The initial feelings of awkwardness soon give way to a worldview full of wonder and empathy. We come to see it as a clever bit of set-up that gives the audience a brush of familiarity with the film’s large and interconnected ensemble.
Daniel is a part of all of the stories in the film in one way or another, but the stories are not necessarily about him.
Lost & Found is consistently funny, but not overly jokey. This is a tender sort of film that’s heartfelt and earnest. O Mochain’s Daniel personifies this. He’s a sensitive guy, well-meaning, always willing to help out. He’s played with the eager enthusiasm of a golden retriever, and there’s something very watchable about that.
This watchability is true of the rest of the film’s ensemble as well. Standouts for me were Lynette Callaghan, who delights as a surly barmaid, and Seamus Hughes as Gabriel, Daniel’s best buddy, who’s got a great surfer dude look about him. But really, there are no weak links in the cast.
The structure of the film is engaging as well. We’re teased with the various goings on in and around the town at the start of the film, and then we follow other characters through vignettes.
Each episode is presented with its own title card that hints at its content. There’s fun to be had in guessing what’s coming up next. To the film’s credit, we never quite know where things are going.
I won’t go into the specifics of each episode. The little surprises they throw up are best seen with fresh eyes. But I will talk about the sequence that left the biggest impression on me.
In “Ticket to Somewhere” an old-age pensioner named Eddy (Liam Carney) tries to chit-chat with a couple of teens at the train station. The kids aren’t interested, but he prattles on before asking them for money.
Later, we see Eddy outside the station. This time he’s telling a different story, but still looking for change. Daniel obliges but teases the old-timer when he sees him outside the station the next day.
Days pass and eventually Eddy gets on a train, supposedly to visit his wife in Dublin. There’s another twist in the story too, although the answer to the puzzle seems obvious when it comes up.

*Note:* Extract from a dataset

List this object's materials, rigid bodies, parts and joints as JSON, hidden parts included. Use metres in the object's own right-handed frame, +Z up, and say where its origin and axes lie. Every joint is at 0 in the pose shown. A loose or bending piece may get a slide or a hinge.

There’s a thrill in knowing you were right, or in finding you were wrong about someone and their situation.
O Mochain, in weaving these stories together, mixing timelines and reintroducing characters from other episodes in surprising ways captures that quintessential small-town feeling where everybody knows everybody else and nothing is secret for long.

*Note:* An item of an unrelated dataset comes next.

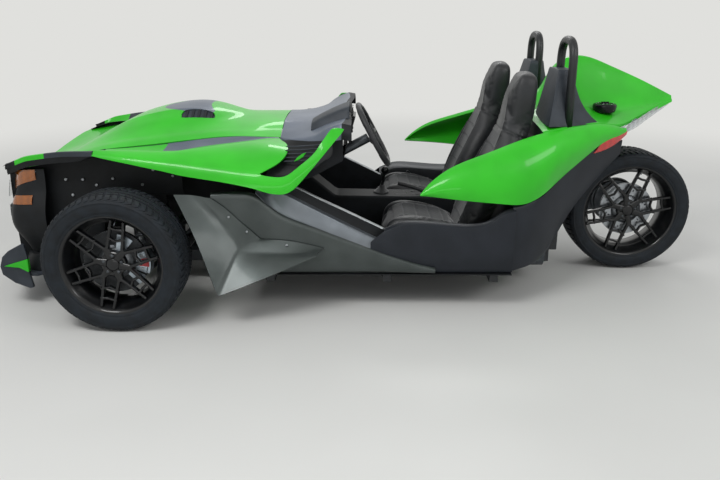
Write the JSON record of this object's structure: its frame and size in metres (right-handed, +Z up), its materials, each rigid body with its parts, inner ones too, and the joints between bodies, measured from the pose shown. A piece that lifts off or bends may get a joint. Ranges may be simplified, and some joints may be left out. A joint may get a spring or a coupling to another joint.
{
  "type": "three-wheeled roadster",
  "caption": "Open three-wheeled roadster with steered front wheels, a driven rear wheel on a one-sided swingarm, bucket seats, roll hoops and a swept hood.",
  "frame": {"origin": "on the floor, below the middle of the vehicle's overall box", "axes": "+X forward, +Y to the driver's left, +Z up"},
  "size_m": [3.8, 1.98, 1.318],
  "materials": {
    "green_paint": "gloss lime green paint",
    "slate_paint": "satin metallic slate grey paint",
    "pewter_paint": "gloss metallic pewter paint",
    "charcoal_paint": "satin dark charcoal paint",
    "black_plastic": "grained black moulded plastic",
    "frame_steel": "black powder-coated steel",
    "knuckle_metal": "cast aluminium",
    "caliper_paint": "red painted caliper",
    "disc_steel": "ground steel",
    "rim_black": "gloss black painted cast alloy",
    "tyre_rubber": "road tyre rubber",
    "steel": "plated steel",
    "lamp_glass": "clear lamp cover",
    "tail_red": "red lamp cover with a clear end",
    "seat_cover": "black coated seat fabric",
    "grip_rubber": "soft-touch grip",
    "belt_rubber": "toothed drive belt",
    "cast_block": "cast engine block"
  },
  "bodies": {
    "chassis": {"accents": "slate_paint", "belt_drive": "belt_rubber", "centre_console": "black_plastic", "coil_overs": "steel", "cowl": "slate_paint", "dashboard": "black_plastic", "engine": "cast_block", "fenders": "green_paint", "firewall": "black_plastic", "flares": "pewter_paint", "floor_pan": "frame_steel", "frame_cross_members": "frame_steel", "frame_rails": "frame_steel", "front_fascia": "black_plastic", "fuel_cap": "black_plastic", "gauge_hood": "black_plastic", "gear_lever": "grip_rubber", "grille": "black_plastic", "headlamps": "lamp_glass", "hood": "green_paint", "hood_vents": "black_plastic", "hoop_fairings": "slate_paint", "inner_fenders": "black_plastic", "lower_wishbones": "frame_steel", "muffler": "steel", "pedals": "steel", "rack_housing": "frame_steel", "radiator": "cast_block", "rear_bulkhead": "black_plastic", "rear_deck": "green_paint", "rear_lowers": "charcoal_paint", "rear_quarters": "green_paint", "rear_sills": "charcoal_paint", "roll_hoops": "frame_steel", "seat_backs": "seat_cover", "seat_cushions": "seat_cover", "side_panels": "pewter_paint", "sills": "pewter_paint", "splitter": "black_plastic", "steering_column": "steel", "suspension_towers": "frame_steel", "swingarm": "frame_steel", "tail_lamps": "tail_red", "upper_wishbones": "frame_steel"},
    "knuckle_left": {"knuckle_left": "knuckle_metal", "brake_caliper_front_left": "caliper_paint"},
    "knuckle_right": {"knuckle_right": "knuckle_metal", "brake_caliper_front_right": "caliper_paint"},
    "wheel_front_left": {"tyre_front_left": "tyre_rubber", "rim_front_left": "rim_black", "brake_disc_front_left": "disc_steel"},
    "wheel_front_right": {"tyre_front_right": "tyre_rubber", "rim_front_right": "rim_black", "brake_disc_front_right": "disc_steel"},
    "wheel_rear": {"tyre_rear": "tyre_rubber", "rim_rear": "rim_black", "hub_rear": "disc_steel"},
    "steering_rack": {"steering_rack": "steel"},
    "steering_wheel": {"steering_wheel": "grip_rubber"}
  },
  "joints": [
    {"name": "steering_turn", "type": "hinge", "parent": "chassis", "child": "steering_wheel", "pos_m": [-0.092, 0.34, 0.824], "axis": [-0.8829, 0, 0.4695], "range_deg": [-500, 500]},
    {"name": "rack_slide", "type": "slide", "parent": "chassis", "child": "steering_rack", "axis": [0, 1, 0], "range_m": [-0.0605, 0.0605]},
    {"name": "knuckle_left_steer", "type": "hinge", "parent": "chassis", "child": "knuckle_left", "pos_m": [1.1105, 0.8395, 0.33], "axis": [0, 0, 1], "range_deg": [-30, 30]},
    {"name": "knuckle_right_steer", "type": "hinge", "parent": "chassis", "child": "knuckle_right", "pos_m": [1.1105, -0.8395, 0.33], "axis": [0, 0, 1], "range_deg": [-30, 30]},
    {"name": "wheel_front_left_spin", "type": "hinge", "parent": "knuckle_left", "child": "wheel_front_left", "pos_m": [1.1105, 0.8775, 0.33], "axis": [0, 1, 0], "continuous": true},
    {"name": "wheel_front_right_spin", "type": "hinge", "parent": "knuckle_right", "child": "wheel_front_right", "pos_m": [1.1105, -0.8775, 0.33], "axis": [0, 1, 0], "continuous": true},
    {"name": "wheel_rear_spin", "type": "hinge", "parent": "chassis", "child": "wheel_rear", "pos_m": [-1.5565, 0, 0.3435], "axis": [0, 1, 0], "continuous": true}
  ],
  "couplings": [
    {"joint": "knuckle_left_steer", "follows": "steering_turn", "ratio": 0.06},
    {"joint": "knuckle_right_steer", "follows": "steering_turn", "ratio": 0.06},
    {"joint": "rack_slide", "follows": "steering_turn", "m_per_rad": -0.0068755}
  ]
}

This is a common theme in Irish films, and is often shown to be a negative characteristic of small-town living. But in Lost & Found the nosiness of the villagers, and the interconnectedness of their lives is shown to be a very positive thing indeed.
We get a sense of the meaning that people have in one another’s lives through an ever-expanding web of relationships. It’s satisfying to see plot points come together.
The feeling I got from Lost & Found was that, more than anything, O Mochain cares about people – about the highs and lows and ins and outs of their lives, but also about the way in which we affect people we meet.
The way the episodes bring together the various threads and characters from previous sequences shows us, in a tangible way, the impacts that individuals can have on a community and vice versa.
Lost & Found is a modest picture. It tells a simple story, or in this case, stories, in an interesting and well-crafted way. Ultimately though, O Mochain’s film charms us with its winsome worldview.
The characters in Lost & Found are always good to one another, and in these turbulent times stories like this prove their worth.
Lost & Found is in cinemas from 13 July.